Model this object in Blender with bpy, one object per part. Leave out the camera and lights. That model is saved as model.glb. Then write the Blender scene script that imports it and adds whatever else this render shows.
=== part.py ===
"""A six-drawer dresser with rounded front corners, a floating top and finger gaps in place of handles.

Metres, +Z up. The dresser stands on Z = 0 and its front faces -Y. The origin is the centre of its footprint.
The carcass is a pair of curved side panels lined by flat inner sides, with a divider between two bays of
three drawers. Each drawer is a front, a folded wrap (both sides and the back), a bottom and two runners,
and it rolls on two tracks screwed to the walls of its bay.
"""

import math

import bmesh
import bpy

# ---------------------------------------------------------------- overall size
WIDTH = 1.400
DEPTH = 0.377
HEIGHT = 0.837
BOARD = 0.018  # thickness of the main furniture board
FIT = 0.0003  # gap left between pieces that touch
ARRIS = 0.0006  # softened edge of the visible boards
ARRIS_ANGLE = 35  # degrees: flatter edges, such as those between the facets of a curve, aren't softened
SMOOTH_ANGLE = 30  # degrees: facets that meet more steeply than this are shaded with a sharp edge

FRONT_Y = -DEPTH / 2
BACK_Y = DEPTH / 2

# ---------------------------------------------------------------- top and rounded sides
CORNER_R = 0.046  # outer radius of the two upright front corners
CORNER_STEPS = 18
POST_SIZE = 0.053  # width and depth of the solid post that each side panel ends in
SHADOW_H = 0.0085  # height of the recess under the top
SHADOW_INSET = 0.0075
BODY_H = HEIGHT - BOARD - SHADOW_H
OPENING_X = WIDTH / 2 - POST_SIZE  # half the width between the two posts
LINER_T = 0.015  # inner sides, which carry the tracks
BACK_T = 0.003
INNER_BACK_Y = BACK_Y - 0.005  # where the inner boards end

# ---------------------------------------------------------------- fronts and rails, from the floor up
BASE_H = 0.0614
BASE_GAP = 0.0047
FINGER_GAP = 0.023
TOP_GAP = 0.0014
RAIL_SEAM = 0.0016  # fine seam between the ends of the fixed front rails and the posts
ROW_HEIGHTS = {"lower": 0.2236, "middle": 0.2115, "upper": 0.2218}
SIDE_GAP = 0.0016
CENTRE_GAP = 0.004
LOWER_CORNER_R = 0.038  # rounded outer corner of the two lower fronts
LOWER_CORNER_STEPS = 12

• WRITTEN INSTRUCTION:
Would you give the material above again, complete and exact?

• EXPECTED ANSWER:
Model this object in Blender with bpy, one object per part. Leave out the camera and lights. That model is saved as model.glb. Then write the Blender scene script that imports it and adds whatever else this render shows.
=== part.py ===
"""A six-drawer dresser with rounded front corners, a floating top and finger gaps in place of handles.

Metres, +Z up. The dresser stands on Z = 0 and its front faces -Y. The origin is the centre of its footprint.
The carcass is a pair of curved side panels lined by flat inner sides, with a divider between two bays of
three drawers. Each drawer is a front, a folded wrap (both sides and the back), a bottom and two runners,
and it rolls on two tracks screwed to the walls of its bay.
"""

import math

import bmesh
import bpy

# ---------------------------------------------------------------- overall size
WIDTH = 1.400
DEPTH = 0.377
HEIGHT = 0.837
BOARD = 0.018  # thickness of the main furniture board
FIT = 0.0003  # gap left between pieces that touch
ARRIS = 0.0006  # softened edge of the visible boards
ARRIS_ANGLE = 35  # degrees: flatter edges, such as those between the facets of a curve, aren't softened
SMOOTH_ANGLE = 30  # degrees: facets that meet more steeply than this are shaded with a sharp edge

FRONT_Y = -DEPTH / 2
BACK_Y = DEPTH / 2

# ---------------------------------------------------------------- top and rounded sides
CORNER_R = 0.046  # outer radius of the two upright front corners
CORNER_STEPS = 18
POST_SIZE = 0.053  # width and depth of the solid post that each side panel ends in
SHADOW_H = 0.0085  # height of the recess under the top
SHADOW_INSET = 0.0075
BODY_H = HEIGHT - BOARD - SHADOW_H
OPENING_X = WIDTH / 2 - POST_SIZE  # half the width between the two posts
LINER_T = 0.015  # inner sides, which carry the tracks
BACK_T = 0.003
INNER_BACK_Y = BACK_Y - 0.005  # where the inner boards end

# ---------------------------------------------------------------- fronts and rails, from the floor up
BASE_H = 0.0614
BASE_GAP = 0.0047
FINGER_GAP = 0.023
TOP_GAP = 0.0014
RAIL_SEAM = 0.0016  # fine seam between the ends of the fixed front rails and the posts
ROW_HEIGHTS = {"lower": 0.2236, "middle": 0.2115, "upper": 0.2218}
SIDE_GAP = 0.0016
CENTRE_GAP = 0.004
LOWER_CORNER_R = 0.038  # rounded outer corner of the two lower fronts
LOWER_CORNER_STEPS = 12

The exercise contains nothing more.